START THE INPUT
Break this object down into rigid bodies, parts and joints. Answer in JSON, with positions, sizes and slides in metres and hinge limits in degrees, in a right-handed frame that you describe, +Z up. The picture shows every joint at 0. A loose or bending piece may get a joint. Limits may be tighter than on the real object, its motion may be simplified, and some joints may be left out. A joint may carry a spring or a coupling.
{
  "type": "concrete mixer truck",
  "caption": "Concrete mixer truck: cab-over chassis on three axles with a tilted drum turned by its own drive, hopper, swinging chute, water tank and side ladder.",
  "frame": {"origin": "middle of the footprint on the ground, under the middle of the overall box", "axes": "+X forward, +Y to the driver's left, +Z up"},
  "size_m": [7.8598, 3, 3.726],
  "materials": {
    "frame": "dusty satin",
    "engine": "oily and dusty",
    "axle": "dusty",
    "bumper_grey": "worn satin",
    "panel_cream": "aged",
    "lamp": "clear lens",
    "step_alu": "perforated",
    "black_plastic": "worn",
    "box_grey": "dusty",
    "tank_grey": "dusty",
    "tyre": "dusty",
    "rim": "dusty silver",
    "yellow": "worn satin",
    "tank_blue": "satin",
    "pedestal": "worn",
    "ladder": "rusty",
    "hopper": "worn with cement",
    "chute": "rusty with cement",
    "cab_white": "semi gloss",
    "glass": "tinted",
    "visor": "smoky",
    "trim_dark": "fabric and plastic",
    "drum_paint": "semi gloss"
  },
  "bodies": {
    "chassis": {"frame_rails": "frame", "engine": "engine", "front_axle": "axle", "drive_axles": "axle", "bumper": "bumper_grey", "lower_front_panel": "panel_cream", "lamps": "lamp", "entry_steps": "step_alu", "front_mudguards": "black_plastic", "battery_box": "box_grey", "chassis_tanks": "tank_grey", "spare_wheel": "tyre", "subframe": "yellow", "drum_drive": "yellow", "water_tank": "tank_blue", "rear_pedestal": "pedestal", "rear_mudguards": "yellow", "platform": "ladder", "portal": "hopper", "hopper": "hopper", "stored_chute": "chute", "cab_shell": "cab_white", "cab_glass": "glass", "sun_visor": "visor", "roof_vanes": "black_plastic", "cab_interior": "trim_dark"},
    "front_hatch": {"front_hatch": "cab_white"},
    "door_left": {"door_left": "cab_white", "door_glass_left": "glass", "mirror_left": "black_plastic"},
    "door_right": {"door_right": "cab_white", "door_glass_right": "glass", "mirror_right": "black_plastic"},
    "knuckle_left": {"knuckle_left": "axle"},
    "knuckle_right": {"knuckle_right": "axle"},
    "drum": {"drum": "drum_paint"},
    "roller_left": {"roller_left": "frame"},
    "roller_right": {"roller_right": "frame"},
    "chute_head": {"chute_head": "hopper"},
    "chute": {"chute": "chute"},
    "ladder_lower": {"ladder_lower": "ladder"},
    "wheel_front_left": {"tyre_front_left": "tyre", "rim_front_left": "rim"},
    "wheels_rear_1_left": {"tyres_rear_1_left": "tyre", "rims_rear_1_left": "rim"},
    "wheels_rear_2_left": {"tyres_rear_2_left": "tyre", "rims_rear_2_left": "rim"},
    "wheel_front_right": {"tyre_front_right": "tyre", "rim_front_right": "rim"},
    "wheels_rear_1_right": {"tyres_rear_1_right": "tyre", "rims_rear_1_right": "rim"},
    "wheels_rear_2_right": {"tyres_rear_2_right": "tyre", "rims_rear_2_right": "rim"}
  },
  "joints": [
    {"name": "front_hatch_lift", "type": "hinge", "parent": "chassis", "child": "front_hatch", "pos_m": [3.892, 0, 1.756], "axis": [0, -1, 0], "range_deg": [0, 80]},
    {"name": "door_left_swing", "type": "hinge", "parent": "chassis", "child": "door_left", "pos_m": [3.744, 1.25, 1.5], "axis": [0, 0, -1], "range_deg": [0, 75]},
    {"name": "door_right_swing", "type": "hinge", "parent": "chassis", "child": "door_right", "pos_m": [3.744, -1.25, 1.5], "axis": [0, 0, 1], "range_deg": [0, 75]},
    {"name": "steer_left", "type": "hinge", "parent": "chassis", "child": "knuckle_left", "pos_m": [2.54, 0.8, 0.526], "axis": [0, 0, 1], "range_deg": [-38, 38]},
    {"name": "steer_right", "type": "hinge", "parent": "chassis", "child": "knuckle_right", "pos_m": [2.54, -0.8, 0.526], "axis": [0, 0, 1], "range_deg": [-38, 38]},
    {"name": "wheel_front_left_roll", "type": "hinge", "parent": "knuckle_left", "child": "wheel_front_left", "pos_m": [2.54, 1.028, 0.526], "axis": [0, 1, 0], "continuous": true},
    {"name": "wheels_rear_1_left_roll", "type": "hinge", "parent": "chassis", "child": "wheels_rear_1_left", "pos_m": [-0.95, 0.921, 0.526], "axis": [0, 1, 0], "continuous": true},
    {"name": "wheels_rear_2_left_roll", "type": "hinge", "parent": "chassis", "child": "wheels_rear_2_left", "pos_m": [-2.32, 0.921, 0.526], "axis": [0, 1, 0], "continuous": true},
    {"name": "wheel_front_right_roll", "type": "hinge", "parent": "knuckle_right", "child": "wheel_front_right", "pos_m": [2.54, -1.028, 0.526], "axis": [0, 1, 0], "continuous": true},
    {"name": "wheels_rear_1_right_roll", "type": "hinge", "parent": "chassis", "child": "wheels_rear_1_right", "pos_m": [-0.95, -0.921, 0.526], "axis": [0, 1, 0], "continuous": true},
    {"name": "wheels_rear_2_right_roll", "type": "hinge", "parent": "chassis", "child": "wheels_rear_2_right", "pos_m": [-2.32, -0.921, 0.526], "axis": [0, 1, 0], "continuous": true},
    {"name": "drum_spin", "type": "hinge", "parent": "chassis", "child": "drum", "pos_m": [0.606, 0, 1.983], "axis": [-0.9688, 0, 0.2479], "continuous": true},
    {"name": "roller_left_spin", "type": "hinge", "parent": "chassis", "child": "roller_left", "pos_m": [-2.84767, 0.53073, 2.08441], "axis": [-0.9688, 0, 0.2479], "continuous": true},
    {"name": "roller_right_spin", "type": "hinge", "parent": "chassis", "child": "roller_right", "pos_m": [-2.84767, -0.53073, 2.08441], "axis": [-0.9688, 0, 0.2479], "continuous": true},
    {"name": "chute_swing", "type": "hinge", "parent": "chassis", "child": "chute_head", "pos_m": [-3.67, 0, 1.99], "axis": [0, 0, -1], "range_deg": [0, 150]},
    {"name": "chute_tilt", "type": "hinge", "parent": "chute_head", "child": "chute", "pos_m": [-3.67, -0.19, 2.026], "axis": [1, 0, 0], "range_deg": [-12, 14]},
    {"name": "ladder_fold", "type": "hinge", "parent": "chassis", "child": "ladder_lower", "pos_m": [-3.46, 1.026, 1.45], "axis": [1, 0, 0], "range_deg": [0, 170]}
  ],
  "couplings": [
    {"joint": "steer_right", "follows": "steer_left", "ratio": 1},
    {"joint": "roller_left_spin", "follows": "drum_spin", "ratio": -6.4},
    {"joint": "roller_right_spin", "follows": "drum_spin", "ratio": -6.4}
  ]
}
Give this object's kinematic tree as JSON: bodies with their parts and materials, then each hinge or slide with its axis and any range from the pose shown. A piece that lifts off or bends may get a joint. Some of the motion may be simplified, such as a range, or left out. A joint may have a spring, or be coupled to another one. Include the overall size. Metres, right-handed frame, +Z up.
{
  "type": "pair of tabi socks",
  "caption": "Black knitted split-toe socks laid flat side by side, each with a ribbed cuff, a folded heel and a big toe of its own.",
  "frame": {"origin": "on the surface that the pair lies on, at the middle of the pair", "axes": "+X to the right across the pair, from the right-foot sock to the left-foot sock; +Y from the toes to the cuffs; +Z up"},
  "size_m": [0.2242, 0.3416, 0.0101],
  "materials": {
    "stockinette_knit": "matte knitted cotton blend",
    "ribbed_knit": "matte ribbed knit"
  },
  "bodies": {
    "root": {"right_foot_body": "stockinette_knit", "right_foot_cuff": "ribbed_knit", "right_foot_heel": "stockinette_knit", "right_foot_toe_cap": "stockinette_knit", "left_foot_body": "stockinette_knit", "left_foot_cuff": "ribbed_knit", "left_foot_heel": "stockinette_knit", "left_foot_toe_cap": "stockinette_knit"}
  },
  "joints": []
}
END THE INPUT
STATED PROBLEM
Starting at the line that contains "Give this object's", write out every line to the end of the entries, exactly as given.

ANSWER
Give this object's kinematic tree as JSON: bodies with their parts and materials, then each hinge or slide with its axis and any range from the pose shown. A piece that lifts off or bends may get a joint. Some of the motion may be simplified, such as a range, or left out. A joint may have a spring, or be coupled to another one. Include the overall size. Metres, right-handed frame, +Z up.
{
  "type": "pair of tabi socks",
  "caption": "Black knitted split-toe socks laid flat side by side, each with a ribbed cuff, a folded heel and a big toe of its own.",
  "frame": {"origin": "on the surface that the pair lies on, at the middle of the pair", "axes": "+X to the right across the pair, from the right-foot sock to the left-foot sock; +Y from the toes to the cuffs; +Z up"},
  "size_m": [0.2242, 0.3416, 0.0101],
  "materials": {
    "stockinette_knit": "matte knitted cotton blend",
    "ribbed_knit": "matte ribbed knit"
  },
  "bodies": {
    "root": {"right_foot_body": "stockinette_knit", "right_foot_cuff": "ribbed_knit", "right_foot_heel": "stockinette_knit", "right_foot_toe_cap": "stockinette_knit", "left_foot_body": "stockinette_knit", "left_foot_cuff": "ribbed_knit", "left_foot_heel": "stockinette_knit", "left_foot_toe_cap": "stockinette_knit"}
  },
  "joints": []
}